In a letter dated March 26, Greitens’ attorneys asked the committee to delay releasing any findings to the public until after the criminal trial is over to avoid swaying the opinion of potential jurors. The letter was signed by Greitens’ criminal defense attorney, his taxpayer-funded counsel in the governor’s office and an outside attorney who specializes in impeachment proceedings and who is also being paid by Missouri taxpayers.
However, SICO Chairman Jay Barnes, R-Jefferson City, said the committee will proceed as planned with making its findings public soon. Many Capitol observers questioned Greitens’ consistency in claiming to want to avoid influencing the jury pool since his campaign recently spent $50,000 on radio ads in the St. Louis attacking the prosecution as politically motivated.
In addition to matters related to the criminal indictment, SICO, which consists of five Republicans and two Democrats, also investigated whether Greitens may have illegally obtained the donor list from the charity he founded and improperly used it to raise money for his gubernatorial campaign.
If the House were to pursue impeachment, it is uncertain if the process could be completed before the legislative session ends on May 18. If the House passed articles of impeachment, the Senate would then be charged with electing a “special commission of seven eminent jurists” to try the case.
Only the legislature’s role in the process would need to be done before the session ends, as the trial could take place after lawmakers adjourn. If the legislature isn’t done, however, it likely would have to wait until the next regular legislative session begins in January to continue pursuing the matter.
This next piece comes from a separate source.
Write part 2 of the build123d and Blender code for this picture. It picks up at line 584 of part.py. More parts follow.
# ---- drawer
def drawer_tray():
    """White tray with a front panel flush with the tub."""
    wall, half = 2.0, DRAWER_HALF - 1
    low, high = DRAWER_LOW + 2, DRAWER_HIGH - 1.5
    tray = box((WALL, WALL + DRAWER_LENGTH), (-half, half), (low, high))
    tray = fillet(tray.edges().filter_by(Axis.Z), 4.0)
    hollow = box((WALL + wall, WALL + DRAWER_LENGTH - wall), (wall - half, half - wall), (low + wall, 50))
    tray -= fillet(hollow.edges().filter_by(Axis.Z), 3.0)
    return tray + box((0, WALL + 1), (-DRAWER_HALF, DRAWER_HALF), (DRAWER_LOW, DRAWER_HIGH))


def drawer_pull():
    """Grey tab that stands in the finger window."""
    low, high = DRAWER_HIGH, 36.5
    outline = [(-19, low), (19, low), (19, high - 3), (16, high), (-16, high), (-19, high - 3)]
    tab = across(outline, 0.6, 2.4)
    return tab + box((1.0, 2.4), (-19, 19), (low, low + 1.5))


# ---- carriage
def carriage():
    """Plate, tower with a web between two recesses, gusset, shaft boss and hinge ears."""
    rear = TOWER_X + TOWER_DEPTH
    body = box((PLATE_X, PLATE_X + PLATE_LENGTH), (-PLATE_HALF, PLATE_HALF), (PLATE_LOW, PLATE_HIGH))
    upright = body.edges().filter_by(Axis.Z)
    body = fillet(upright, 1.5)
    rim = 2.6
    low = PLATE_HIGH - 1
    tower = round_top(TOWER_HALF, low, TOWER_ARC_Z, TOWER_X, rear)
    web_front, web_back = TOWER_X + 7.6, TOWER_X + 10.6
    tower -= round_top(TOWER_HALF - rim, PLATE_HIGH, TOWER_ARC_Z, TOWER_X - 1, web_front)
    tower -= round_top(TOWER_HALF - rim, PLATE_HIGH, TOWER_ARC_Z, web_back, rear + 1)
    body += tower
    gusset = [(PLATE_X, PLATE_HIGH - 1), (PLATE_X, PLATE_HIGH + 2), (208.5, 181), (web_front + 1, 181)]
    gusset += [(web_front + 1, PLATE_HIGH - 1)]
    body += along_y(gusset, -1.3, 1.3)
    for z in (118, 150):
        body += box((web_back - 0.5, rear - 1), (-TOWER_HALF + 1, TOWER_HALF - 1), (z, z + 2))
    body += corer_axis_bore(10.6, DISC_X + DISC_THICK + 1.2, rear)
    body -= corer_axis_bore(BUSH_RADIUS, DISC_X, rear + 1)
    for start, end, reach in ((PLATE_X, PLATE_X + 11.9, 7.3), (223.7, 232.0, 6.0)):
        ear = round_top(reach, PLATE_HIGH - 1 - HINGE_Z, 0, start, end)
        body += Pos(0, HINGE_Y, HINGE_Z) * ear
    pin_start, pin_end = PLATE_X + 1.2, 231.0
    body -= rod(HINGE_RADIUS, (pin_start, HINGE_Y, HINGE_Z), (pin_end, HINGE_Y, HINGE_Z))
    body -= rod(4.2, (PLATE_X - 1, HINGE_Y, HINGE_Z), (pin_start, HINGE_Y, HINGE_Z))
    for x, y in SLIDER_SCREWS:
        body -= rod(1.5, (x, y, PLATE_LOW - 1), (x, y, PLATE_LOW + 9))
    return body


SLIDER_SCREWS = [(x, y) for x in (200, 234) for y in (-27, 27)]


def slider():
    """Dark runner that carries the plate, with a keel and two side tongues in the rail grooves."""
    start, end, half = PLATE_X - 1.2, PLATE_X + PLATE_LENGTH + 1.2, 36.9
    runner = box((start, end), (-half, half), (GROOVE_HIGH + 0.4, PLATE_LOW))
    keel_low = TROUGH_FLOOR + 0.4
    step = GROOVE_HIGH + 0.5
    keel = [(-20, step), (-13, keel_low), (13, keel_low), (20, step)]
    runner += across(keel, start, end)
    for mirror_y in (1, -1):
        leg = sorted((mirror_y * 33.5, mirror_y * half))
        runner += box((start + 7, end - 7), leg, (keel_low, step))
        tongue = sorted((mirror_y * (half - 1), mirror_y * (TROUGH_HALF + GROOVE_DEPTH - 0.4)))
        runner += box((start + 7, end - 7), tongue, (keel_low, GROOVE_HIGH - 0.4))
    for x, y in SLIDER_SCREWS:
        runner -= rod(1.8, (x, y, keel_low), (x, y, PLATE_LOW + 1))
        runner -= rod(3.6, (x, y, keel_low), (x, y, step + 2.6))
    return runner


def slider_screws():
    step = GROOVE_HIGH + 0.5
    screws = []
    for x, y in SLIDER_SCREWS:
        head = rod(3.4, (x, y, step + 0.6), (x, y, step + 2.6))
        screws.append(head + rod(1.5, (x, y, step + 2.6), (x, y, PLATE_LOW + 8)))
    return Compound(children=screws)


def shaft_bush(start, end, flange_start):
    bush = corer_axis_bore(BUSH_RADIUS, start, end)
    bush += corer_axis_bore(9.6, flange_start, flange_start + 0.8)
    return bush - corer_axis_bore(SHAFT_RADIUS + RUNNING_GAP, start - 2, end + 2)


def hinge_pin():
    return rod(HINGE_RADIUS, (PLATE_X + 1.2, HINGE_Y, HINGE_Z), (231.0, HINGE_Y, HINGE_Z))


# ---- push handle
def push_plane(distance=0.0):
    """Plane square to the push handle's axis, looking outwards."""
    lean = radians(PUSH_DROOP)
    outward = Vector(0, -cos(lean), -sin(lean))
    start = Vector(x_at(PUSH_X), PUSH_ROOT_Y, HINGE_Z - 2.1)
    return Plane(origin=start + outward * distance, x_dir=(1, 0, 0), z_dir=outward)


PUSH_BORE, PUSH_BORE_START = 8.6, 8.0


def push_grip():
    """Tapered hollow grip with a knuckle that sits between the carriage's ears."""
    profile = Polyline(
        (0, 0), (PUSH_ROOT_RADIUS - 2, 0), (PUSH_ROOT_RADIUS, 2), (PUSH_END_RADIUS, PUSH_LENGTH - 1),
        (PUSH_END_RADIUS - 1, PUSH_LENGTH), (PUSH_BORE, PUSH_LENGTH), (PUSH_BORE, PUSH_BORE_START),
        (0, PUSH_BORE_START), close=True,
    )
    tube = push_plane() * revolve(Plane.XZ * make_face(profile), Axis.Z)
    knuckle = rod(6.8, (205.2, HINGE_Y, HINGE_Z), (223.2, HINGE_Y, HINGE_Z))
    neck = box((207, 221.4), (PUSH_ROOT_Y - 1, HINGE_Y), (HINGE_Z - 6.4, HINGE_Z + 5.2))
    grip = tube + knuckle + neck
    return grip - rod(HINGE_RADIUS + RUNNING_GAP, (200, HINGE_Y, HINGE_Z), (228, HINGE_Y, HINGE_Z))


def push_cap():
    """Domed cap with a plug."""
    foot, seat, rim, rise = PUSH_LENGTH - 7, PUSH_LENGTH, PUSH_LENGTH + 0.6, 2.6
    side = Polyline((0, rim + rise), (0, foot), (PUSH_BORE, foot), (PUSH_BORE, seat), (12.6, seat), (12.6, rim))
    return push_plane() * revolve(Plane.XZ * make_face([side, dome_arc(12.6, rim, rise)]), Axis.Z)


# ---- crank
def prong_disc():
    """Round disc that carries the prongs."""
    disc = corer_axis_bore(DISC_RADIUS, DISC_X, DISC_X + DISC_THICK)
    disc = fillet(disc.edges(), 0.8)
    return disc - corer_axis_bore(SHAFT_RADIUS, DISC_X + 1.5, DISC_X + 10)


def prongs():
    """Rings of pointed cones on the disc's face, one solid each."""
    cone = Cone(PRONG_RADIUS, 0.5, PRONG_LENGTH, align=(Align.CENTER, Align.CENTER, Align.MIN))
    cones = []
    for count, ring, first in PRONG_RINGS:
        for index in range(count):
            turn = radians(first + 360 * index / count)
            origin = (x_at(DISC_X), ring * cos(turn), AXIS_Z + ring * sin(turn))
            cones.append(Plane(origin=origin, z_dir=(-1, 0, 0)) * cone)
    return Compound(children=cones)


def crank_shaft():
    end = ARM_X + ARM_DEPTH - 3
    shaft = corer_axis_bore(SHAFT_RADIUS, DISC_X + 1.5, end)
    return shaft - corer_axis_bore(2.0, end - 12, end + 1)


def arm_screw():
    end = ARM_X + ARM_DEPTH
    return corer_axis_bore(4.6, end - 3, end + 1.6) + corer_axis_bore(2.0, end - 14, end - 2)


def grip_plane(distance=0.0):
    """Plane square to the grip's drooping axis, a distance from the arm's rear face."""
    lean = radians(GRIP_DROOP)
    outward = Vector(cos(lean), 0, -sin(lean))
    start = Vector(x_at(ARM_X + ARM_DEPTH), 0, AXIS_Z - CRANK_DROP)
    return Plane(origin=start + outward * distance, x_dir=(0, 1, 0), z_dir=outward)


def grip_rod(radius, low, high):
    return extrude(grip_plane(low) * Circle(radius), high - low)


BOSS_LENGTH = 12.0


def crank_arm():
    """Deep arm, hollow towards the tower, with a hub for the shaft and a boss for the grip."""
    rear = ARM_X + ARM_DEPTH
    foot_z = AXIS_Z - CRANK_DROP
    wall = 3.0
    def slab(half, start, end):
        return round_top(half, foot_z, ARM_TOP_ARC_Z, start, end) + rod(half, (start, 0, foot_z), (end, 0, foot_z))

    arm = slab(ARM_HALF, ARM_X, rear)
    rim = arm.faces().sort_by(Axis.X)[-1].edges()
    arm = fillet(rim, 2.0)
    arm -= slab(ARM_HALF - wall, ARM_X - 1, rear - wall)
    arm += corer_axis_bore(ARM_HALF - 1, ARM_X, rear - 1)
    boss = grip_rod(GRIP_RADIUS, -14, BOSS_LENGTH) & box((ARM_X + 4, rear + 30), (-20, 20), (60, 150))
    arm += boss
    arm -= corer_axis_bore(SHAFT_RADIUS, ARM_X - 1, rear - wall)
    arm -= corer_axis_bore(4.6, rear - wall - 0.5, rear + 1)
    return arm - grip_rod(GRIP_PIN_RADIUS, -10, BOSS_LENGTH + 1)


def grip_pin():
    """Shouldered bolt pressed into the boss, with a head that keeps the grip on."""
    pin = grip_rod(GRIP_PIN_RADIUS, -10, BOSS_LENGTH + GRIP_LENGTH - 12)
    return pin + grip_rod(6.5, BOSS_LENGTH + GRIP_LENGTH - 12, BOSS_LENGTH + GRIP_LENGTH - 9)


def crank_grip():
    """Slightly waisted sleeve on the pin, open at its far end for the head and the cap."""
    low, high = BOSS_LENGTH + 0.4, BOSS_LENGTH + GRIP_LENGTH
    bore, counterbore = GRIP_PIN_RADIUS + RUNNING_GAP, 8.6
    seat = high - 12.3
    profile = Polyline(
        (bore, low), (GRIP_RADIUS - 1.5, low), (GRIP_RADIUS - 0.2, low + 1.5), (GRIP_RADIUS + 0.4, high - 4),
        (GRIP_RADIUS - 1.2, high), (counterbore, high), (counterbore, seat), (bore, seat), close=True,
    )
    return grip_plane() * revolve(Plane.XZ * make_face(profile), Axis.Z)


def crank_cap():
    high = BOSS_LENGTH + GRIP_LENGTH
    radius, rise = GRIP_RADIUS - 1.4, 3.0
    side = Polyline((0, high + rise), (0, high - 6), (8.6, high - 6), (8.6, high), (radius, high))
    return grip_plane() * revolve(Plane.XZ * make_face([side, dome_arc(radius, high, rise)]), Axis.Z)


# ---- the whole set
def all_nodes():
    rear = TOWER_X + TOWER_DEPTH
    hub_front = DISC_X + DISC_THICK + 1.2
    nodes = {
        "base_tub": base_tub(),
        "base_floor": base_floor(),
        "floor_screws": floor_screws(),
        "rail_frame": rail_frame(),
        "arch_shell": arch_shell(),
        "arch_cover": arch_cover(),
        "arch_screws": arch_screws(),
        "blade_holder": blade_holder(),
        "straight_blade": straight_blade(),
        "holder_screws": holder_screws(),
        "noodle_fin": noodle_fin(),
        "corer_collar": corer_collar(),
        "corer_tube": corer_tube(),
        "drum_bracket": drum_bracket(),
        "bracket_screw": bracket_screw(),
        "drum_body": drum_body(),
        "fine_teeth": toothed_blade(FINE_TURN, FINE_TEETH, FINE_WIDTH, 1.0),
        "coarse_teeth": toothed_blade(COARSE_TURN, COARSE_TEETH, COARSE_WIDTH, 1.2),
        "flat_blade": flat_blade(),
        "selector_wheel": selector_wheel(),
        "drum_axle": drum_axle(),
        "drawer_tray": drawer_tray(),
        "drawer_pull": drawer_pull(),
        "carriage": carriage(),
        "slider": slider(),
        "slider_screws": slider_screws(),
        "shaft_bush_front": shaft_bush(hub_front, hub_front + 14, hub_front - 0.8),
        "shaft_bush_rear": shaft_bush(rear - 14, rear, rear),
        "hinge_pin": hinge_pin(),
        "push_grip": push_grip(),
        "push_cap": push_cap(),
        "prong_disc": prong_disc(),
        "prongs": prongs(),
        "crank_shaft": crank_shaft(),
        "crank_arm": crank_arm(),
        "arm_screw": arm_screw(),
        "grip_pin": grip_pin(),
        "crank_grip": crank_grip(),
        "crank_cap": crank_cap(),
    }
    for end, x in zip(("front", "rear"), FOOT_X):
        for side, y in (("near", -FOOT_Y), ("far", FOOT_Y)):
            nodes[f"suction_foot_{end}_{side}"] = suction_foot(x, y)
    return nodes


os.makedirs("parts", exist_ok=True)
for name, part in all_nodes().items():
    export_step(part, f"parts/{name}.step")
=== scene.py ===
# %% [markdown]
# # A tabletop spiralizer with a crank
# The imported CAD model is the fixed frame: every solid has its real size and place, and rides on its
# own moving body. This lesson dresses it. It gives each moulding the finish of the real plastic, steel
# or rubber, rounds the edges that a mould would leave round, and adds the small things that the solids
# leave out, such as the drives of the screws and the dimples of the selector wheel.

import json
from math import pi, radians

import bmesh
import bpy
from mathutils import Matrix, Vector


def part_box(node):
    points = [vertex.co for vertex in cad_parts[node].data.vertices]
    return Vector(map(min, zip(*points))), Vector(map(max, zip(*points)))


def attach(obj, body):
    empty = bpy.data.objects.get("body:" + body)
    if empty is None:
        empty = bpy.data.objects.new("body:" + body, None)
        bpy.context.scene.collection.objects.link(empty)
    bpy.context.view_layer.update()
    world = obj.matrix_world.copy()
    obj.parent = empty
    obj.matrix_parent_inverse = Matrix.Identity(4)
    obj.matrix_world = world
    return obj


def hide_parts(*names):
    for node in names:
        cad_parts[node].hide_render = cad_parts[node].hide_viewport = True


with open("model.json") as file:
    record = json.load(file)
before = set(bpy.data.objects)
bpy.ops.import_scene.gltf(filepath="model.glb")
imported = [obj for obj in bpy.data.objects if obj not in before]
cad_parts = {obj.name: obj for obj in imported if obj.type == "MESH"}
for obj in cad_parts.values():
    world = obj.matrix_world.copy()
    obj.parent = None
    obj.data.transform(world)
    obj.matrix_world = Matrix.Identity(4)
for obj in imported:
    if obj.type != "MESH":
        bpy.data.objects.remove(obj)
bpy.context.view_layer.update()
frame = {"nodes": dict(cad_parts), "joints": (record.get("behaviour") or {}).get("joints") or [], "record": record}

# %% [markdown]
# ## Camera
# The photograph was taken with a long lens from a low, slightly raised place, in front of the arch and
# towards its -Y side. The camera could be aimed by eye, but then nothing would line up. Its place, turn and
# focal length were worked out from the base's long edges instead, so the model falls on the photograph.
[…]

REVENUE COLLECTIONS UP 3.8 PERCENT SO FAR IN FY 2018
Year-to-date net state general revenue collections increased 3.8 percent through the first nine months of the 2018 fiscal year compared to the same period in FY 2017, going from $6.47 billion last year to $6.72 billion this year. Net collections had been up 4.4 percent through the first eight months of FY 2018.
Net general revenue collections for March 2018 decreased 0.9 percent compared to March 2017, going from $7.55.6 million last year to $749 million this year.